* [Data lines]
>>>

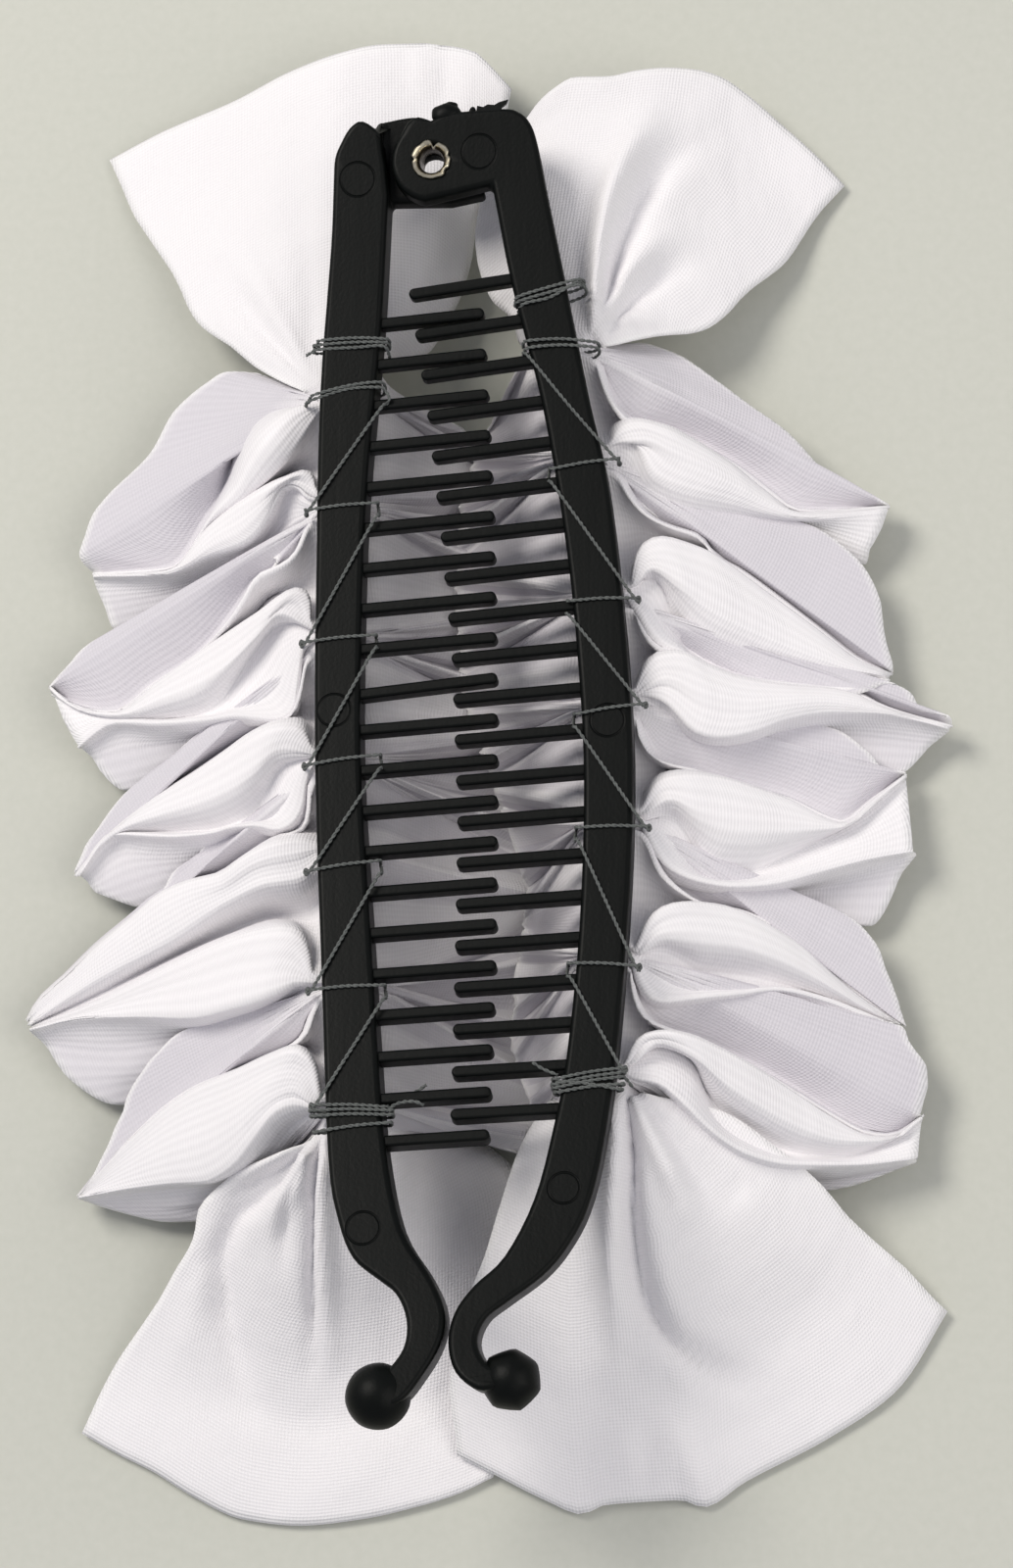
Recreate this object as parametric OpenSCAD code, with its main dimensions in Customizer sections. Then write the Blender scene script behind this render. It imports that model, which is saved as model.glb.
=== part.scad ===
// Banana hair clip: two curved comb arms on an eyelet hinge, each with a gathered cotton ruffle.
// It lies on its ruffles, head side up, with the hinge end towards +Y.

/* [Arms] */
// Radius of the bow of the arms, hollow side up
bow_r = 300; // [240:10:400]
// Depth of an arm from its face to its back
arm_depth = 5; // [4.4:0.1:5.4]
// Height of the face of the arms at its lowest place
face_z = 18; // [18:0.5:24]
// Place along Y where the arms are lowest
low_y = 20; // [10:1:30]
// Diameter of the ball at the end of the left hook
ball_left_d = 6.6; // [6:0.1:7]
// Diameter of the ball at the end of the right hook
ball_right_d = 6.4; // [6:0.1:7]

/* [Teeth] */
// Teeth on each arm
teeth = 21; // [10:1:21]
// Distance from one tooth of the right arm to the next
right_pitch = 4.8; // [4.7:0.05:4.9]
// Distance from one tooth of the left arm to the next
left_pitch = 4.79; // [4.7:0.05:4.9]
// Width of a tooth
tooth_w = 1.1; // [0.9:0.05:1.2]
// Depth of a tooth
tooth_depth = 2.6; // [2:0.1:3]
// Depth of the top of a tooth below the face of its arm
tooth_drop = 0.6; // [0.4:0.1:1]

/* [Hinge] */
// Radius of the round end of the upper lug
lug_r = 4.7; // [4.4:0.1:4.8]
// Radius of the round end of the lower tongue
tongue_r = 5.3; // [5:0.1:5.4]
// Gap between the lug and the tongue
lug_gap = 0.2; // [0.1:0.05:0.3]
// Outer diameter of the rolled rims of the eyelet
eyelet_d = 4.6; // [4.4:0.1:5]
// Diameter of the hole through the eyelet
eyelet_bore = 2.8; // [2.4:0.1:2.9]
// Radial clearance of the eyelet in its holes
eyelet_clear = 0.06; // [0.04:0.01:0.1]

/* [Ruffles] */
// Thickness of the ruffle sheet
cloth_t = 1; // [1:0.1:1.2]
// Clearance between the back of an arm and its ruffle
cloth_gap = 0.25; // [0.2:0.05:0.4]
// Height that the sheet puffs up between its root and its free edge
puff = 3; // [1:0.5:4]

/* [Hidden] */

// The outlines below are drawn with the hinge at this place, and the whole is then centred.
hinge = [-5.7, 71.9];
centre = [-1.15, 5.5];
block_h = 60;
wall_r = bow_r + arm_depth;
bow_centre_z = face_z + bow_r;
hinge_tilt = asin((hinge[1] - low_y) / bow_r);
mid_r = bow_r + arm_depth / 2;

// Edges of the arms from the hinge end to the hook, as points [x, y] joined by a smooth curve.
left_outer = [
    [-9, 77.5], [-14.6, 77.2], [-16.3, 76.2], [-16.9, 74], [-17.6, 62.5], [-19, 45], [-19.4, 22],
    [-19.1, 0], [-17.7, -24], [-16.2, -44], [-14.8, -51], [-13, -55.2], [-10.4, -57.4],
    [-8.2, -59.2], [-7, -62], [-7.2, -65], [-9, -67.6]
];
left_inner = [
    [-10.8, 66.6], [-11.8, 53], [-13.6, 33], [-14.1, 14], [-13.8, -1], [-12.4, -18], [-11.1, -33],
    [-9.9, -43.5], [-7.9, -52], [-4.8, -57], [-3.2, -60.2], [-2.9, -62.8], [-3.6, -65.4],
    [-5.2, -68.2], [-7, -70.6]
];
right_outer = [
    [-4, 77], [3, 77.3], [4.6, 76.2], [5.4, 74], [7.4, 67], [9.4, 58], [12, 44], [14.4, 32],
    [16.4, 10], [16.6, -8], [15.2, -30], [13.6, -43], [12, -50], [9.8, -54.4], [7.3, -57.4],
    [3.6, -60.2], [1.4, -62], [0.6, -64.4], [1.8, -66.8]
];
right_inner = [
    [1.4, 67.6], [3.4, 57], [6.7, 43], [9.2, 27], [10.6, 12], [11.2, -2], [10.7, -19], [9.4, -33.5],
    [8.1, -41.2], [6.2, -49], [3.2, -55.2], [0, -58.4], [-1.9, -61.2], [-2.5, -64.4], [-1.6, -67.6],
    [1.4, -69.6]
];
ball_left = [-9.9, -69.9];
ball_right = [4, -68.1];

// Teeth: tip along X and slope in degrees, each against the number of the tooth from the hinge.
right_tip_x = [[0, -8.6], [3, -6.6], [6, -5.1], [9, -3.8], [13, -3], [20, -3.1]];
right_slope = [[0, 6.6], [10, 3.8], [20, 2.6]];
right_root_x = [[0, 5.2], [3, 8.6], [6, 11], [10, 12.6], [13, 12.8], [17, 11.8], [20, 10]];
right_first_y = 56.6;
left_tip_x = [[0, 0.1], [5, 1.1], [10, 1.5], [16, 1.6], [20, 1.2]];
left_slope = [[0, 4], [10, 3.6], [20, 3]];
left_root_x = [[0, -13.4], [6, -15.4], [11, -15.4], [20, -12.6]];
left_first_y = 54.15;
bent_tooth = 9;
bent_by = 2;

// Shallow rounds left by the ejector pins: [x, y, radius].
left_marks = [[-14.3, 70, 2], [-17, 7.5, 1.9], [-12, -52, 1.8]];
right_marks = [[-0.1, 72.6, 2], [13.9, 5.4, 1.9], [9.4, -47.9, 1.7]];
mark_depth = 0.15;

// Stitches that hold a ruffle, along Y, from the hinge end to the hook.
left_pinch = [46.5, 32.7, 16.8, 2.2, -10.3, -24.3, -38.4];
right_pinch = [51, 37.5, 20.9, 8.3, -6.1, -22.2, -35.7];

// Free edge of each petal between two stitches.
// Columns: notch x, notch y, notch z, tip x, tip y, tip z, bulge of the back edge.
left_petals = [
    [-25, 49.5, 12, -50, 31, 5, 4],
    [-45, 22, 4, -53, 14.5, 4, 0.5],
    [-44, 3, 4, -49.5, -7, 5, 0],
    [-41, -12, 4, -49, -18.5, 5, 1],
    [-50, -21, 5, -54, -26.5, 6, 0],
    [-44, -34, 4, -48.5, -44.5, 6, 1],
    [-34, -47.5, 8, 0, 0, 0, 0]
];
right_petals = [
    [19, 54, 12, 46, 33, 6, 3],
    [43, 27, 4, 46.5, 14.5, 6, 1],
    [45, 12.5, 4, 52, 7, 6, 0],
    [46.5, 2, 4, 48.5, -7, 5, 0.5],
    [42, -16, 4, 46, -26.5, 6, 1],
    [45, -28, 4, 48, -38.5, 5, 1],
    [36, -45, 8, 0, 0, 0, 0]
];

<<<

* [Task goal]
Produce an exact copy of the whole listing.

* [Written solution]
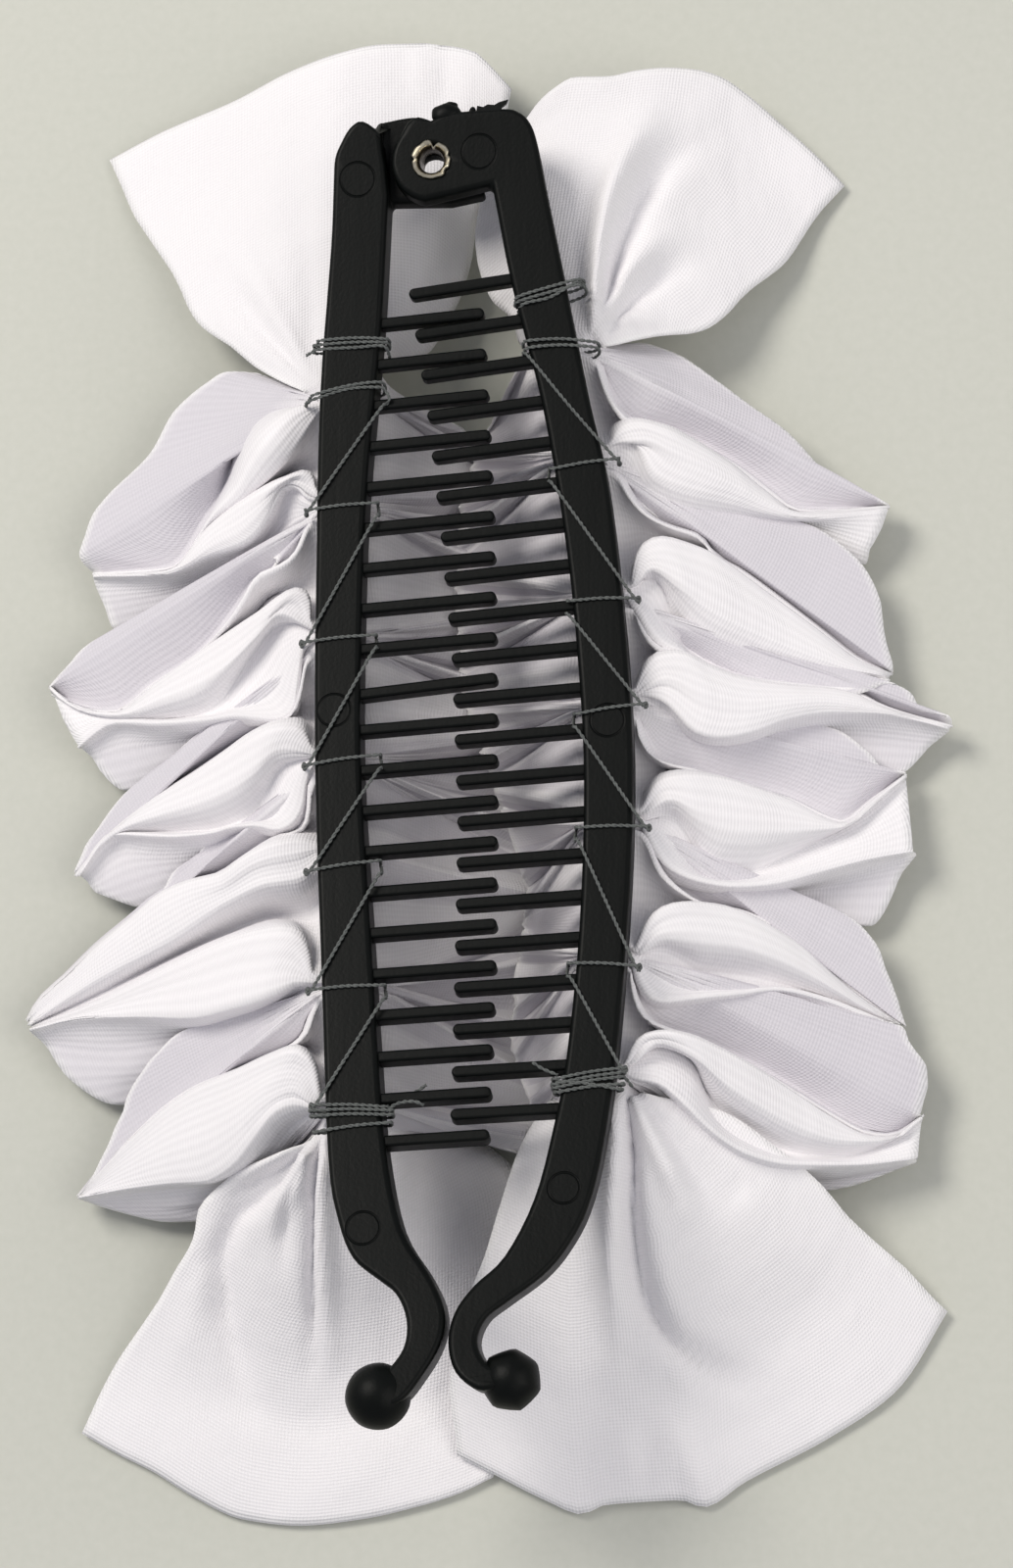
Recreate this object as parametric OpenSCAD code, with its main dimensions in Customizer sections. Then write the Blender scene script behind this render. It imports that model, which is saved as model.glb.
=== part.scad ===
// Banana hair clip: two curved comb arms on an eyelet hinge, each with a gathered cotton ruffle.
// It lies on its ruffles, head side up, with the hinge end towards +Y.

/* [Arms] */
// Radius of the bow of the arms, hollow side up
bow_r = 300; // [240:10:400]
// Depth of an arm from its face to its back
arm_depth = 5; // [4.4:0.1:5.4]
// Height of the face of the arms at its lowest place
face_z = 18; // [18:0.5:24]
// Place along Y where the arms are lowest
low_y = 20; // [10:1:30]
// Diameter of the ball at the end of the left hook
ball_left_d = 6.6; // [6:0.1:7]
// Diameter of the ball at the end of the right hook
ball_right_d = 6.4; // [6:0.1:7]

/* [Teeth] */
// Teeth on each arm
teeth = 21; // [10:1:21]
// Distance from one tooth of the right arm to the next
right_pitch = 4.8; // [4.7:0.05:4.9]
// Distance from one tooth of the left arm to the next
left_pitch = 4.79; // [4.7:0.05:4.9]
// Width of a tooth
tooth_w = 1.1; // [0.9:0.05:1.2]
// Depth of a tooth
tooth_depth = 2.6; // [2:0.1:3]
// Depth of the top of a tooth below the face of its arm
tooth_drop = 0.6; // [0.4:0.1:1]

/* [Hinge] */
// Radius of the round end of the upper lug
lug_r = 4.7; // [4.4:0.1:4.8]
// Radius of the round end of the lower tongue
tongue_r = 5.3; // [5:0.1:5.4]
// Gap between the lug and the tongue
lug_gap = 0.2; // [0.1:0.05:0.3]
// Outer diameter of the rolled rims of the eyelet
eyelet_d = 4.6; // [4.4:0.1:5]
// Diameter of the hole through the eyelet
eyelet_bore = 2.8; // [2.4:0.1:2.9]
// Radial clearance of the eyelet in its holes
eyelet_clear = 0.06; // [0.04:0.01:0.1]

/* [Ruffles] */
// Thickness of the ruffle sheet
cloth_t = 1; // [1:0.1:1.2]
// Clearance between the back of an arm and its ruffle
cloth_gap = 0.25; // [0.2:0.05:0.4]
// Height that the sheet puffs up between its root and its free edge
puff = 3; // [1:0.5:4]

/* [Hidden] */

// The outlines below are drawn with the hinge at this place, and the whole is then centred.
hinge = [-5.7, 71.9];
centre = [-1.15, 5.5];
block_h = 60;
wall_r = bow_r + arm_depth;
bow_centre_z = face_z + bow_r;
hinge_tilt = asin((hinge[1] - low_y) / bow_r);
mid_r = bow_r + arm_depth / 2;

// Edges of the arms from the hinge end to the hook, as points [x, y] joined by a smooth curve.
left_outer = [
    [-9, 77.5], [-14.6, 77.2], [-16.3, 76.2], [-16.9, 74], [-17.6, 62.5], [-19, 45], [-19.4, 22],
    [-19.1, 0], [-17.7, -24], [-16.2, -44], [-14.8, -51], [-13, -55.2], [-10.4, -57.4],
    [-8.2, -59.2], [-7, -62], [-7.2, -65], [-9, -67.6]
];
left_inner = [
    [-10.8, 66.6], [-11.8, 53], [-13.6, 33], [-14.1, 14], [-13.8, -1], [-12.4, -18], [-11.1, -33],
    [-9.9, -43.5], [-7.9, -52], [-4.8, -57], [-3.2, -60.2], [-2.9, -62.8], [-3.6, -65.4],
    [-5.2, -68.2], [-7, -70.6]
];
right_outer = [
    [-4, 77], [3, 77.3], [4.6, 76.2], [5.4, 74], [7.4, 67], [9.4, 58], [12, 44], [14.4, 32],
    [16.4, 10], [16.6, -8], [15.2, -30], [13.6, -43], [12, -50], [9.8, -54.4], [7.3, -57.4],
    [3.6, -60.2], [1.4, -62], [0.6, -64.4], [1.8, -66.8]
];
right_inner = [
    [1.4, 67.6], [3.4, 57], [6.7, 43], [9.2, 27], [10.6, 12], [11.2, -2], [10.7, -19], [9.4, -33.5],
    [8.1, -41.2], [6.2, -49], [3.2, -55.2], [0, -58.4], [-1.9, -61.2], [-2.5, -64.4], [-1.6, -67.6],
    [1.4, -69.6]
];
ball_left = [-9.9, -69.9];
ball_right = [4, -68.1];

// Teeth: tip along X and slope in degrees, each against the number of the tooth from the hinge.
right_tip_x = [[0, -8.6], [3, -6.6], [6, -5.1], [9, -3.8], [13, -3], [20, -3.1]];
right_slope = [[0, 6.6], [10, 3.8], [20, 2.6]];
right_root_x = [[0, 5.2], [3, 8.6], [6, 11], [10, 12.6], [13, 12.8], [17, 11.8], [20, 10]];
right_first_y = 56.6;
left_tip_x = [[0, 0.1], [5, 1.1], [10, 1.5], [16, 1.6], [20, 1.2]];
left_slope = [[0, 4], [10, 3.6], [20, 3]];
left_root_x = [[0, -13.4], [6, -15.4], [11, -15.4], [20, -12.6]];
left_first_y = 54.15;
bent_tooth = 9;
bent_by = 2;

// Shallow rounds left by the ejector pins: [x, y, radius].
left_marks = [[-14.3, 70, 2], [-17, 7.5, 1.9], [-12, -52, 1.8]];
right_marks = [[-0.1, 72.6, 2], [13.9, 5.4, 1.9], [9.4, -47.9, 1.7]];
mark_depth = 0.15;

// Stitches that hold a ruffle, along Y, from the hinge end to the hook.
left_pinch = [46.5, 32.7, 16.8, 2.2, -10.3, -24.3, -38.4];
right_pinch = [51, 37.5, 20.9, 8.3, -6.1, -22.2, -35.7];

// Free edge of each petal between two stitches.
// Columns: notch x, notch y, notch z, tip x, tip y, tip z, bulge of the back edge.
left_petals = [
    [-25, 49.5, 12, -50, 31, 5, 4],
    [-45, 22, 4, -53, 14.5, 4, 0.5],
    [-44, 3, 4, -49.5, -7, 5, 0],
    [-41, -12, 4, -49, -18.5, 5, 1],
    [-50, -21, 5, -54, -26.5, 6, 0],
    [-44, -34, 4, -48.5, -44.5, 6, 1],
    [-34, -47.5, 8, 0, 0, 0, 0]
];
right_petals = [
    [19, 54, 12, 46, 33, 6, 3],
    [43, 27, 4, 46.5, 14.5, 6, 1],
    [45, 12.5, 4, 52, 7, 6, 0],
    [46.5, 2, 4, 48.5, -7, 5, 0.5],
    [42, -16, 4, 46, -26.5, 6, 1],
    [45, -28, 4, 48, -38.5, 5, 1],
    [36, -45, 8, 0, 0, 0, 0]
];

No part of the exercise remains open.